__GIVEN INFORMATION__:
-*-*-

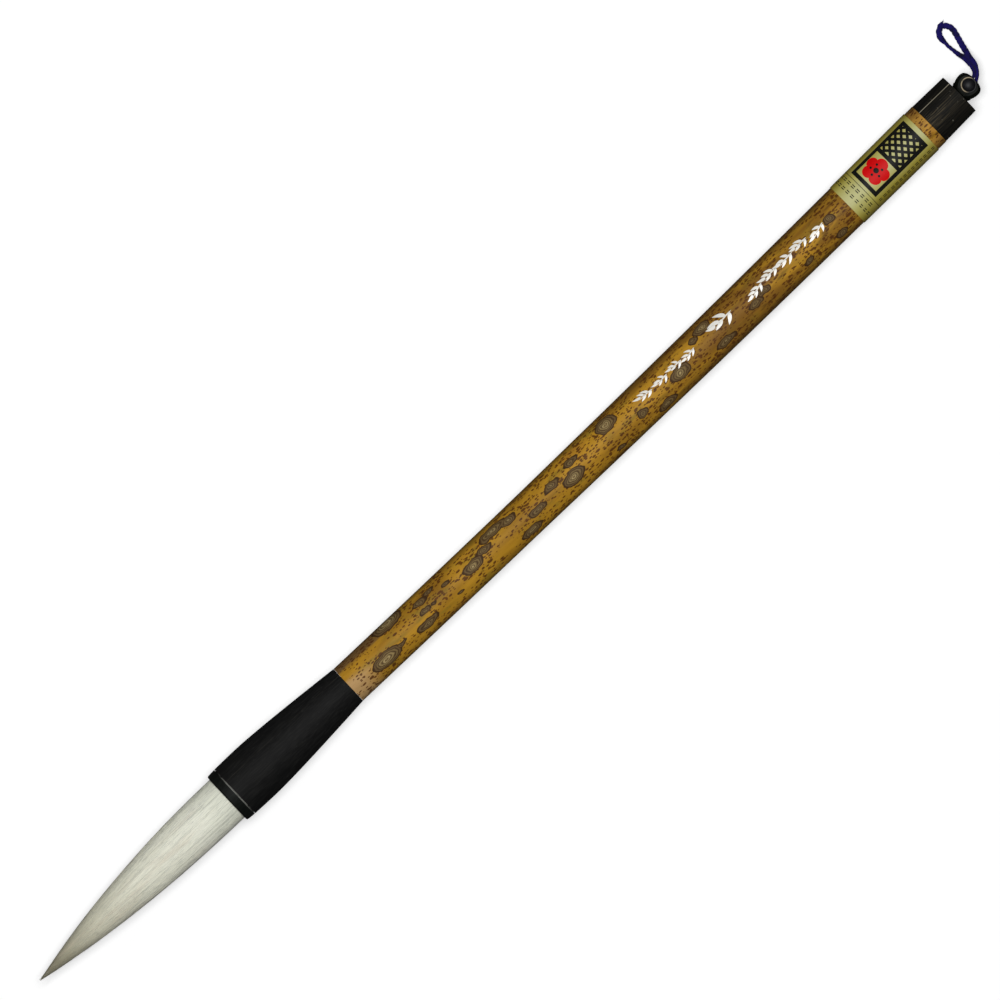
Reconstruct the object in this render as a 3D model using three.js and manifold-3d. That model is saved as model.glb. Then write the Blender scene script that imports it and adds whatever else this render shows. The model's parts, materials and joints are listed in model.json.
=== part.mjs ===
// Calligraphy brush: a bamboo handle with a turned horn ferrule, a hair tuft and a horn tail cap
// with a hanging loop. Millimetres, +Z up. The brush lies on a table along X, tip towards -X,
// resting on the belly of its ferrule and on the tail end of its handle.
import * as THREE from 'three';
import { mergeVertices } from 'three/addons/utils/BufferGeometryUtils.js';
import Module from 'manifold-3d';

const wasm = await Module();
wasm.setup();

// ---------------------------------------------------------------- driving dimensions
const facets = 24; // sides of every turned piece; one side of each faces straight down
const glueGap = 0.1; // between pieces that are glued or plugged together
const softGap = 0.3; // between the sections of the hair

// handle
const handleLength = 189.4;
const handleBow = 0.65; // sideways rise of the bamboo's natural bend, towards -Y
const handleFrontRadius = 5.08;
const handleTailRadius = 5.73;
const swellStart = 55; // from the ferrule, where the culm starts to swell towards its tail
const swellEase = 1.2; // over 1, the swelling slows down towards the tail
const handleBoreRadius = 2.6;

// ferrule and mouth ring
const ferruleLength = 39; // with its ring
const ferruleBellyWall = 0.98; // round the hair's bore
const ferruleBellyAt = 9; // behind the mouth
const ferruleEndStep = 0.02; // of the ferrule's end over the handle
const ferruleShoulder = 16; // where the line of the taper meets the belly, behind the mouth
const ringLength = 2.35;
const ringFrontWall = 0.73;
const ringBackWall = 0.91;
const ringEdge = 0.4; // rounding of the ring's front edge
const spigotLength = 4.5; // of the ring, inside the ferrule
const spigotWall = 0.4;
const mouthClearance = 0.12; // between the hair and its bore
const socketSpare = 0.5; // between the hair's seal and the bottom of its socket

// dowels
const dowelIntoFerrule = 14;
const dowelIntoHandle = 16;
const tailDowelIntoCap = 5;
const dowelChamfer = 0.5;

// hair
const hairLength = 61; // showing in front of the mouth
const hairRadius = 6;
const hairFullness = 2.27; // exponent of the outline from the mouth to the tip
const rootDepth = 10.5; // of hair inside the mouth
const coreRadius = 3.2;
const sealThickness = 1.4;
const threadWidth = 2.2;
const threadDepth = 0.5;
const threadFromBase = 1.6;
const waistEnd = 16; // the hair's sections, measured from the mouth towards the tip
const bellyEnd = 30;
const throatEnd = 38;
const tipRadius = 0.12;

// tail cap and hanger
const capLength = 10;
const capStep = 0.08; // of the cap's front under the handle
const capTaper = 0.2;
const knobLength = 5.05;
const knobNeckRadius = 2.4;
const knobRadius = 3.35;
const knobWidestAt = 3;
const knobBluntness = 2.6; // exponent of the knob's rounded end
const knobSpigotRadius = 1.4;
const knobSpigotLength = 3;
const knobEar = 1.35; // from the slot to the flats that the pin's heads sit on
const slotClearance = 0.25; // on each side of the cord
const slotFloor = 0.95; // from the cap's face
const pinRadius = 0.75;
const pinHeadRadius = 1.9;
const pinHeadRim = 0.35;
const pinHeadRise = 0.95;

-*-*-

__THE TASK__:
Print, please, the lines above from the very first through the one that holds "const handleBoreRadius = 2.6;", both included, word for word and with nothing else.

__REPLY TO THE EXERCISE__:
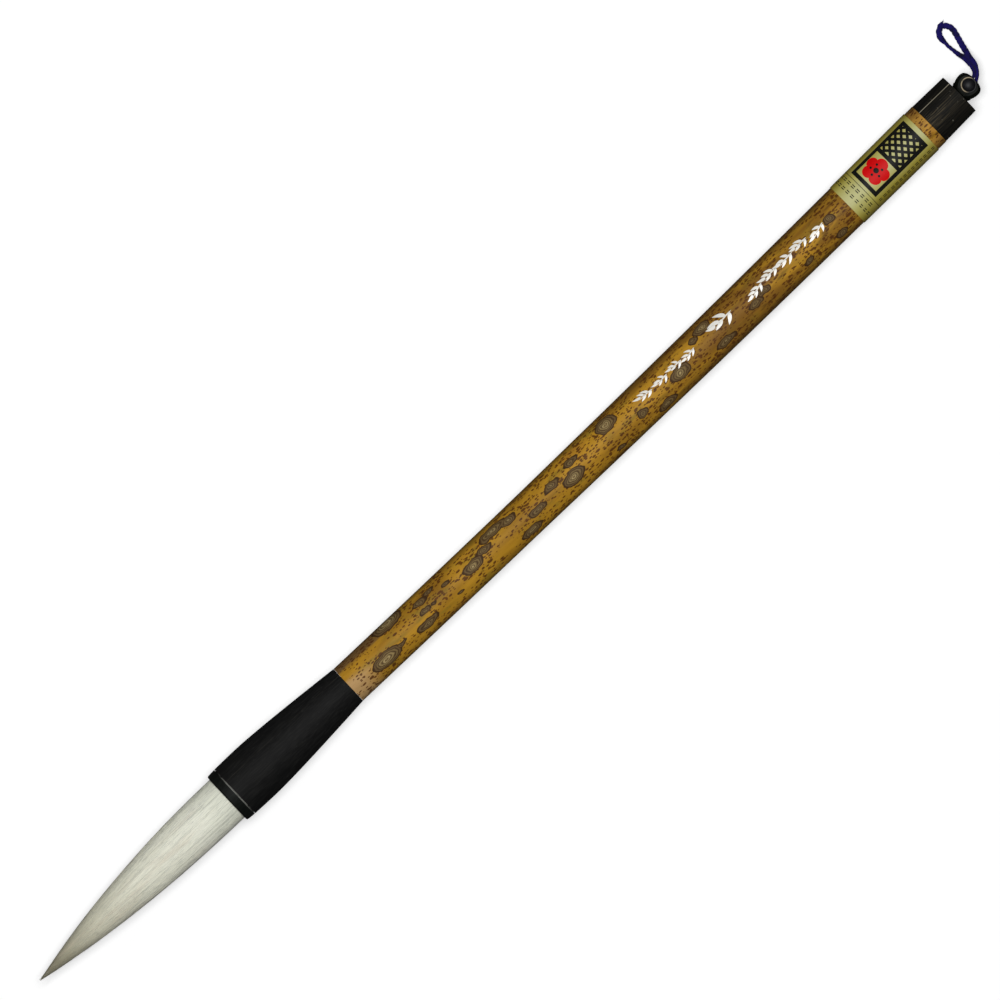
Reconstruct the object in this render as a 3D model using three.js and manifold-3d. That model is saved as model.glb. Then write the Blender scene script that imports it and adds whatever else this render shows. The model's parts, materials and joints are listed in model.json.
=== part.mjs ===
// Calligraphy brush: a bamboo handle with a turned horn ferrule, a hair tuft and a horn tail cap
// with a hanging loop. Millimetres, +Z up. The brush lies on a table along X, tip towards -X,
// resting on the belly of its ferrule and on the tail end of its handle.
import * as THREE from 'three';
import { mergeVertices } from 'three/addons/utils/BufferGeometryUtils.js';
import Module from 'manifold-3d';

const wasm = await Module();
wasm.setup();

// ---------------------------------------------------------------- driving dimensions
const facets = 24; // sides of every turned piece; one side of each faces straight down
const glueGap = 0.1; // between pieces that are glued or plugged together
const softGap = 0.3; // between the sections of the hair

// handle
const handleLength = 189.4;
const handleBow = 0.65; // sideways rise of the bamboo's natural bend, towards -Y
const handleFrontRadius = 5.08;
const handleTailRadius = 5.73;
const swellStart = 55; // from the ferrule, where the culm starts to swell towards its tail
const swellEase = 1.2; // over 1, the swelling slows down towards the tail
const handleBoreRadius = 2.6;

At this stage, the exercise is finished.